As yet they knew not how to employ fire,
Or to make use of skins, and clothe their bodies
With spoils of wild beasts; but inhabiting
Woods, mountains, caves and forests, they would shelter
Their squalid limbs in thickets, when compelled
To shun the buffeting of winds and rains.
No regard could they have to a general good,
Nor did they know how to make use in common
Of any laws or customs. Whatsoever
Fortune might set before him, that would each
Take as his prize, cunning to thrive and live
As best might please him, each one for himself.
And in the woods Venus would join the bodies
Of lovers, whether a mutual desire,
Or the man’s violence and vehement lust
Had won the woman over, or a bribe
Of acorns, arbute-berries or choice pears.
Endowed with marvellous strength of hands and feet
They chased the forest-roaming tribes of beasts;
And many with flung stones and ponderous club
They overcame, some few they would avoid
In hiding-places. And like bristly swine
Just as they were they flung their savage limbs
Naked upon the ground, when night o’ertook them,
Enveloping themselves with leaves and boughs.
Nor did they call for daylight and the sun
Wandering terror-stricken about the fields
With loud wails through the shadows of the night,
But silently, buried in sleep they lay
Waiting until the sun with rosy torch
Brought light into the sky. For since from childhood
They had been wont to see darkness and light
Alternately begotten without fail,
Never could they feel wonder or misgiving
Lest night eternal should possess the earth
And the sun’s light for ever be withdrawn.
But ’twas a worse anxiety that wild beasts
Often made sleep unsafe for these poor wretches.
For driven from their homes in sheltering rocks
They fled at the entrance of a foaming boar
Or strong lion, yielding up at dead of night
Their leaf-strewn beds in panic to fierce guests.
Yet no more often in those days than now
Would mortal men leave the sweet light of life
With lamentation. Each one by himself
Would doubtless be more likely then than now
To be seized and devoured by wild beasts’ teeth,
A living food, and with his groans would fill
Mountains and forests, while he saw his own
Live flesh in a live monument entombed.
But those whom flight had saved with mangled body,
From that time forth would hold their trembling hands
Over their noisome scars, with dreadful cries
Invoking death, till agonising throes
Rid them of life, with none to give them aid,
Ignorant of what wounds required. But then
A single day did not consign to death
Thousands on thousands, marshalled beneath standards,
Nor did the turbulent waters of the deep
Shatter upon the rocks both ships and men.
At that time vainly, without aim or result
The sea would often rise up and turmoil;
Nor could the winsome wiles of the calm deep
Lure men on treacherously with laughing waves,
While reckless seamanship was yet unknown.
Moreover lack of food would then consign
Their fainting limbs to death: now rather plenty
Sinks men to ruin. Often for themselves
Would they pour poison out unwittingly:
To others now with subtler skill they give it.

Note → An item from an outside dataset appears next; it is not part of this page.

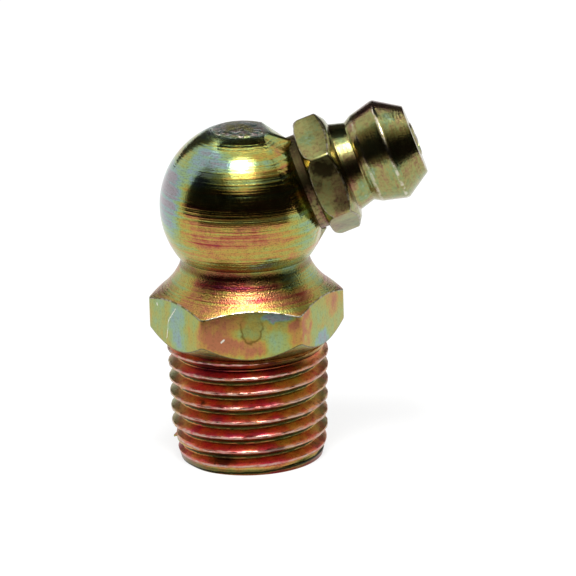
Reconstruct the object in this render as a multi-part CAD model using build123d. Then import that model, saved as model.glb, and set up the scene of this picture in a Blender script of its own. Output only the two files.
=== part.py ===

Afterwards, when they had learnt the use of huts,
And skins, and fire; when woman, joined with man
In wedlock, dwelt apart in one abode,
And they saw offspring born out of themselves,
Then first the human race began to soften.
For fire made their chilly bodies now
Less able to endure the cold beneath
The roof of heaven: Venus impaired their strength:
And children easily by their blandishments
Broke down the haughty temper of their parents.
Then too neighbours began to join in bonds
Of friendship, wishing neither to inflict
Nor suffer violence: and for womankind
And children they would claim kind treatment, pleading
With cries and gestures inarticulately
That all men ought to have pity on the weak.
And though harmony could not everywhere
Be established, yet the most part faithfully
Observed their covenants, or man’s whole race
Would even then have perished, nor till now
Could propagation have preserved their kind.